Author Margaret Atwood speaks during the opening night of Collision 2022 at Enercare Centre in Toronto, Canada. By Piaras Ó Mídheach/Collision via Wikimedia Commons
By Vivienne N. Germain, Crimson Staff Writer

Award-winning author Margaret Atwood, best known for her dystopian novel “The Handmaid’s Tale,” is celebrated internationally for her dozens of works spanning literary forms. Her highly-anticipated, recently released book “Old Babes in the Wood” explores the shared human experiences of family, relationships, loss, and memory through fifteen gripping short stories.

Atwood sat down in conversation with The Harvard Crimson to discuss “Old Babes in the Wood,” her writing process, and how the two relate: she wrote the book to her own taste, and it worked.

When prompted to describe her new book in just a few words, Atwood first said, “a bunch of short stories” — both earnestly and in jest. Upon further thought, she said, “Jokes, griefs, snails, aliens, murders, World War II, and more.” Both of these cryptic descriptions brilliantly highlight the collection as a whole: It is a series of varied stories about varied characters who, while seemingly disconnected ,still thread together with concurrent levity and heaviness.

A married couple, Nell and Tig, serve as the collection’s home — where the collection begins and ends,and where its heart resides — but the couple harmonizes with a multitude of other characters (including a snail in a woman’s body, a young girl raised by a witch, an emergency aid alien, and the ghost of George Orwell) who render the book all the more real.

Atwood described “Old Babes in the Wood” as “an ongoing process, a continuous process.” She explained that writing the book was like pottery: she started with a “lump of clay” and shaped it as it developed, not necessarily with specific inspiration for start or end points. Accordingly, her favorite story in the collection was whichever one she worked on at a given moment.

“The inspiration emerges from the work as you’re doing it,” she said.

Atwood emphasized that no specific idea or incident sparked her to create “Old Babes in the Wood.” She sat down; she wrote. She paid attention to the present and nurtured her art as she moved along with it, a style present in both her writing and speaking. As she spoke, her voice was thoughtful and pensive; her words grew from each other and carried weighty pauses in between.

Despite the broad range of stories in the collection — from “Widows,” a story about grief, to “Metempsychosis,” a story about a woman who believes she is a snail — the stories in “Old Babes in the Wood” are clearly not random.

“There are a lot of people who are going to read the story called ‘Widows’ and know exactly what it is all about,” Atwood said. “Fewer will read the story called ‘Metempsychosis’ and identify with thinking they’re a snail.”
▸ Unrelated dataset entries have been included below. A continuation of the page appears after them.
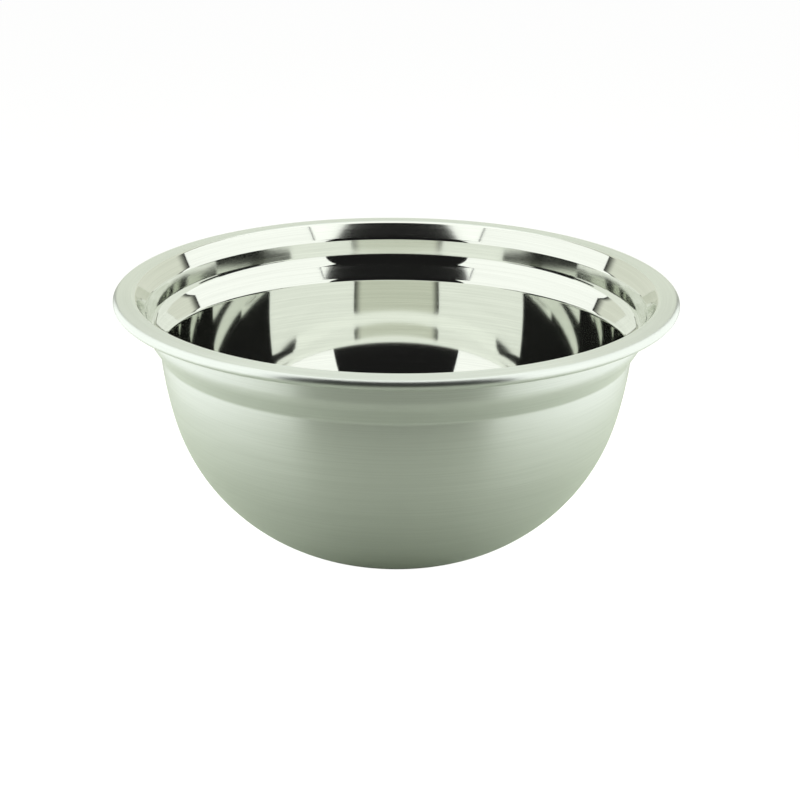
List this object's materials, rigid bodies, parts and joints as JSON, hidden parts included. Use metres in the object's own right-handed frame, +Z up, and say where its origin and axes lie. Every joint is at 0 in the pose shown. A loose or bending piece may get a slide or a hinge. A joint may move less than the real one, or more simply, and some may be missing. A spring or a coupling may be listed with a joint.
{
  "type": "mixing bowl",
  "caption": "Deep round stainless mixing bowl with a flat base, a stepped collar and a wide flange with a rolled edge.",
  "frame": {"origin": "centre of the flat underside that the bowl stands on", "axes": "+Z up along the bowl's axis of revolution, out of its mouth"},
  "size_m": [0.261, 0.261, 0.1203],
  "materials": {
    "stainless": "satin outside and on the flange, brushed round the axis; mirror polished inside"
  },
  "bodies": {
    "root": {"bowl": "stainless"}
  },
  "joints": []
}
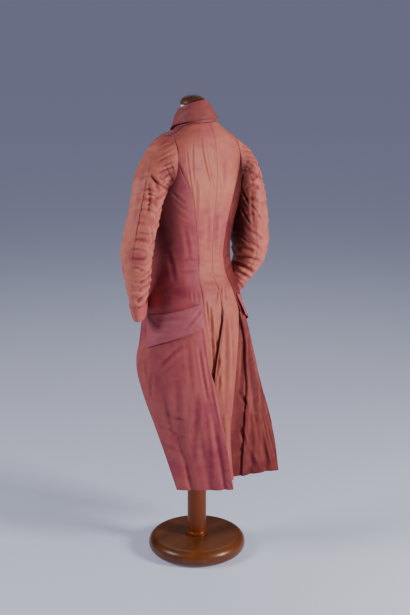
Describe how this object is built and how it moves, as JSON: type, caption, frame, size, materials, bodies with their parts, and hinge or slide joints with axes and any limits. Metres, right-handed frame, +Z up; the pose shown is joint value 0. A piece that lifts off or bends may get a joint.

Then, why a snail? Atwood said she wrote about snails because she is “keen on them,” but then she revealed more: they are easier to observe than birds because “they don’t move very fast.”

“Old Babes in the Wood” did not come to Atwood; instead, Atwood came to “Old Babes in the Wood.” She wrote what made sense to her when her mind was in the story. Then, she found what convinced her, what held her attention.

“If it doesn’t hold my attention, it certainly isn’t going to hold anyone else’s,” she said.

Consequently, she was not concerned with the relevance of the book to the reader, or why a reader might want to read it at a given moment.

“That’s a question for a reader to answer,” she said.

It’s a busy moment for Atwood. She brought up the recent ban of “The Handmaid’s Tale” in Madison County, Virginia schools, saying that this is “not [her] first rodeo being banned.” Returning to her alma mater (Radcliffe College, which later merged with Harvard College) to discuss her new book, she mentioned the memory of discovering witchcraft and demonology books in Widener Library as a student because women were not permitted in Lamont Library at the time. With these two topical examples in mind, it is understandable that she would focus her writing toward convincing herself instead of worrying about audience reception. She writes what works, and she writes for herself: a straightforward process.

“Writing is fairly simple,” Atwood said. Even still, “Old Babes in the Wood” is wonderfully complex.